WRITTEN PROBLEM:
Write the material out again exactly.

GIVEN MATERIAL:
--- Begin ---
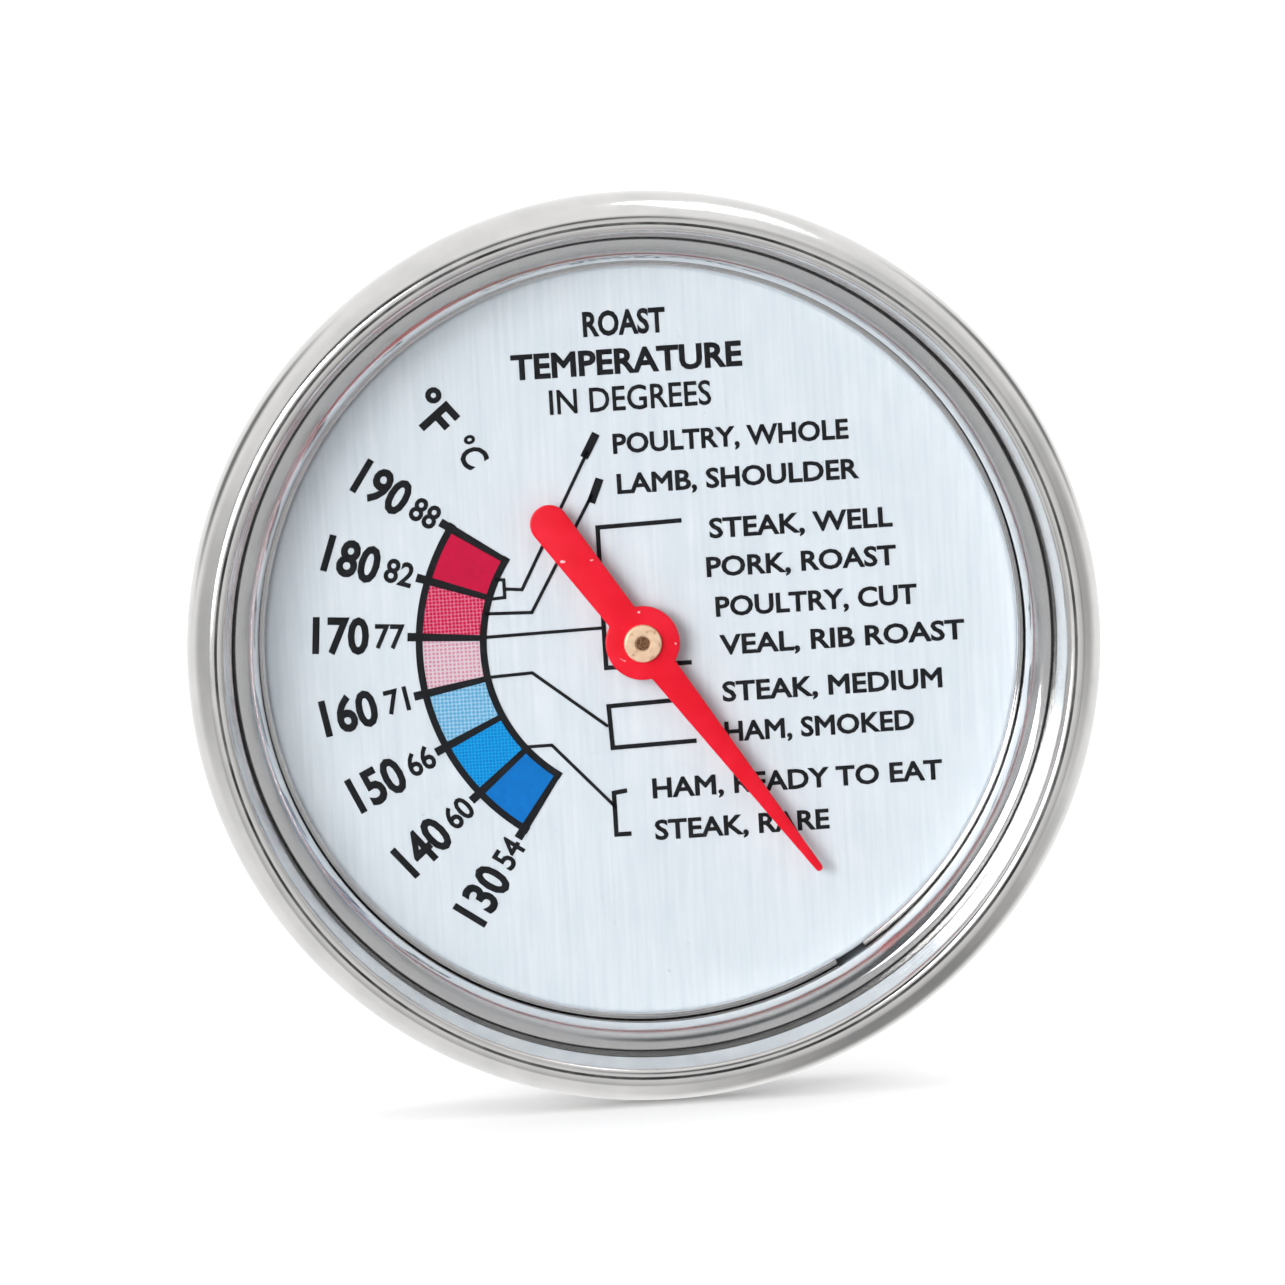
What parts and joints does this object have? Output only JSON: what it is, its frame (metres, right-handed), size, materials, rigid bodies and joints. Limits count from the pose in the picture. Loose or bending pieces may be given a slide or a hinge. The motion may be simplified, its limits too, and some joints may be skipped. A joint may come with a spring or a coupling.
{
  "type": "meat thermometer",
  "caption": "Dial meat thermometer: round steel case with a printed silver dial, red pointer and glass window, on a straight pointed stem that holds a bimetal coil.",
  "frame": {"origin": "on the stem's axis, where the plain tube leaves the braze round its foot behind the case", "axes": "+Y runs along the stem towards its point, so the dial faces -Y; +Z is the dial's top; +X is to the right of someone reading the dial"},
  "size_m": [0.054, 0.1132, 0.054],
  "materials": {
    "polished_steel": "mirror-polished stainless steel sheet",
    "stem_steel": "drawn and ground stainless steel, satin",
    "spindle_steel": "bright drawn wire",
    "bimetal_strip": "rolled bimetal strip",
    "window": "clear, polished",
    "gasket_rubber": "matt black",
    "dial_silver": "pale blue-silver printed sheet with a fine brushed grain",
    "pointer_red": "glossy red",
    "brass": "turned",
    "braze": "rough, heat-stained copper brown",
    "ink_black": "screen-printed ink on the dial",
    "ink_crimson": "screen-printed ink on the dial",
    "ink_pink": "screen-printed ink on the dial",
    "ink_sky": "screen-printed ink on the dial",
    "ink_blue": "screen-printed ink on the dial"
  },
  "bodies": {
    "case": {"case_cup": "polished_steel", "bezel_ring": "polished_steel", "lens": "window", "lens_gasket": "gasket_rubber", "dial_plate": "dial_silver", "dial_retaining_ring": "spindle_steel", "upper_guide_bush": "brass", "middle_guide_bush": "brass", "lower_guide_bush": "brass", "bimetal_helix": "bimetal_strip", "coil_anchor": "brass", "stem_tube": "stem_steel", "stem_tip": "stem_steel", "braze_fillet": "braze"},
    "pointer": {"pointer": "pointer_red", "pointer_bush": "brass", "spindle": "spindle_steel", "coil_top_collar": "brass"}
  },
  "joints": [
    {"name": "pointer_turn", "type": "hinge", "parent": "case", "child": "pointer", "pos_m": [0, 0, 0], "axis": [0, 1, 0], "range_deg": [-75, 173], "stiffness_Nm_per_rad": 0.0007, "deforming": ["bimetal_helix"]}
  ]
}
--- End ---
SOLUTION TO THIS EXERCISE:
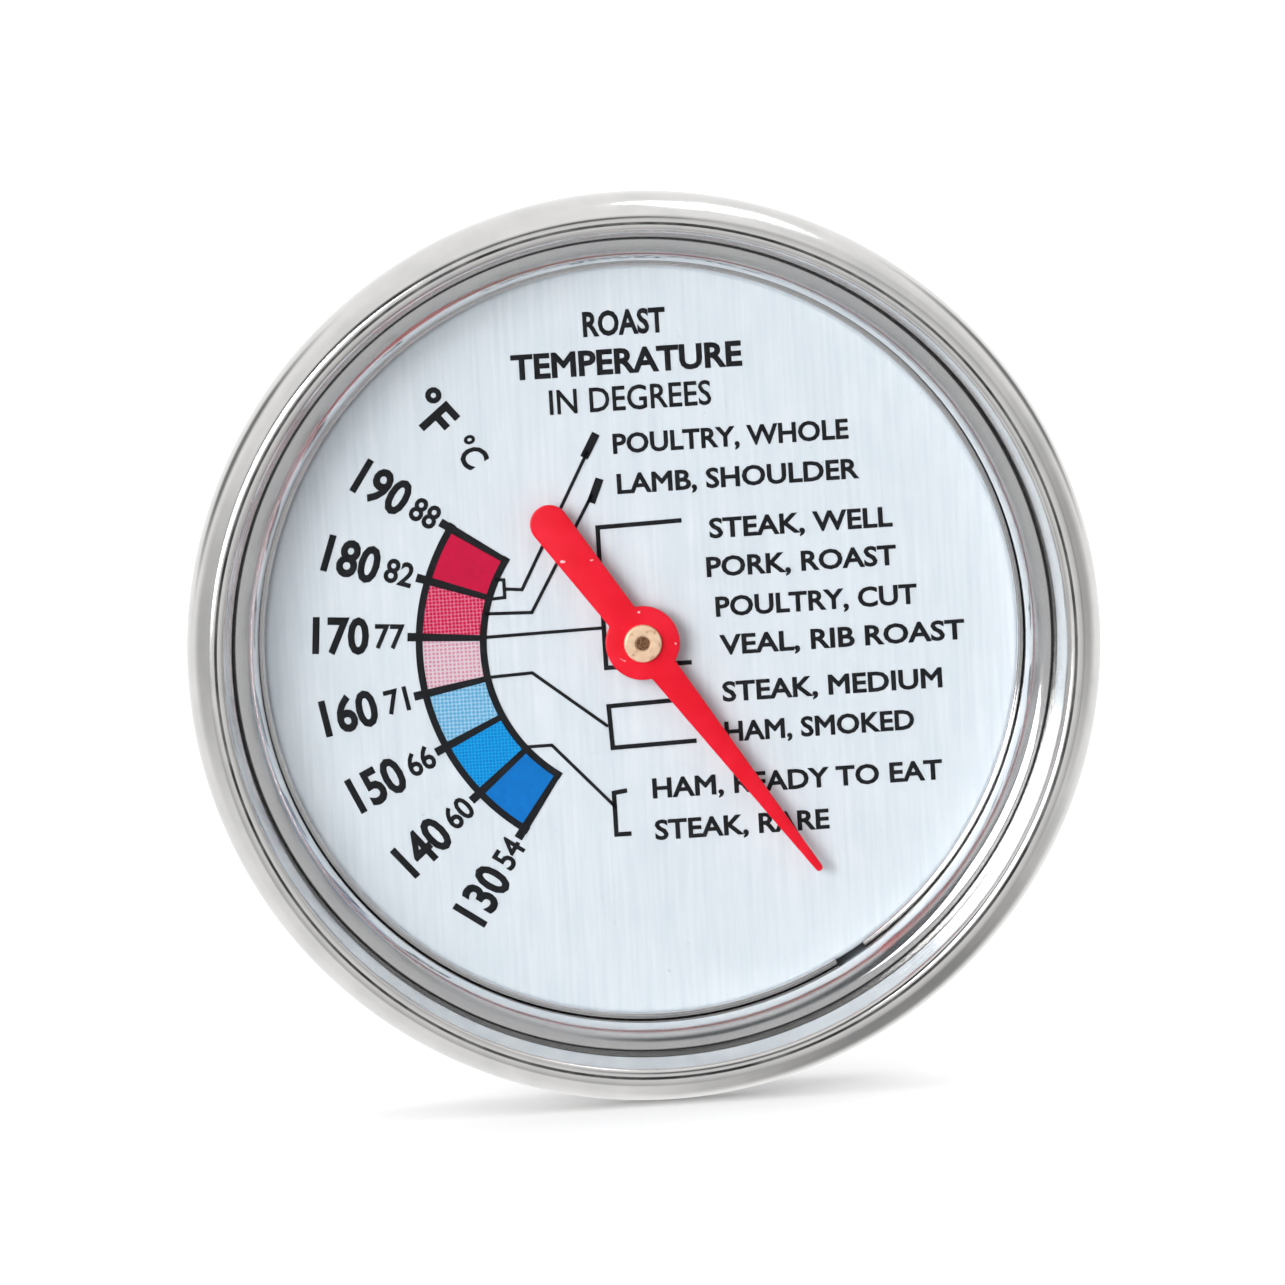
What parts and joints does this object have? Output only JSON: what it is, its frame (metres, right-handed), size, materials, rigid bodies and joints. Limits count from the pose in the picture. Loose or bending pieces may be given a slide or a hinge. The motion may be simplified, its limits too, and some joints may be skipped. A joint may come with a spring or a coupling.
{
  "type": "meat thermometer",
  "caption": "Dial meat thermometer: round steel case with a printed silver dial, red pointer and glass window, on a straight pointed stem that holds a bimetal coil.",
  "frame": {"origin": "on the stem's axis, where the plain tube leaves the braze round its foot behind the case", "axes": "+Y runs along the stem towards its point, so the dial faces -Y; +Z is the dial's top; +X is to the right of someone reading the dial"},
  "size_m": [0.054, 0.1132, 0.054],
  "materials": {
    "polished_steel": "mirror-polished stainless steel sheet",
    "stem_steel": "drawn and ground stainless steel, satin",
    "spindle_steel": "bright drawn wire",
    "bimetal_strip": "rolled bimetal strip",
    "window": "clear, polished",
    "gasket_rubber": "matt black",
    "dial_silver": "pale blue-silver printed sheet with a fine brushed grain",
    "pointer_red": "glossy red",
    "brass": "turned",
    "braze": "rough, heat-stained copper brown",
    "ink_black": "screen-printed ink on the dial",
    "ink_crimson": "screen-printed ink on the dial",
    "ink_pink": "screen-printed ink on the dial",
    "ink_sky": "screen-printed ink on the dial",
    "ink_blue": "screen-printed ink on the dial"
  },
  "bodies": {
    "case": {"case_cup": "polished_steel", "bezel_ring": "polished_steel", "lens": "window", "lens_gasket": "gasket_rubber", "dial_plate": "dial_silver", "dial_retaining_ring": "spindle_steel", "upper_guide_bush": "brass", "middle_guide_bush": "brass", "lower_guide_bush": "brass", "bimetal_helix": "bimetal_strip", "coil_anchor": "brass", "stem_tube": "stem_steel", "stem_tip": "stem_steel", "braze_fillet": "braze"},
    "pointer": {"pointer": "pointer_red", "pointer_bush": "brass", "spindle": "spindle_steel", "coil_top_collar": "brass"}
  },
  "joints": [
    {"name": "pointer_turn", "type": "hinge", "parent": "case", "child": "pointer", "pos_m": [0, 0, 0], "axis": [0, 1, 0], "range_deg": [-75, 173], "stiffness_Nm_per_rad": 0.0007, "deforming": ["bimetal_helix"]}
  ]
}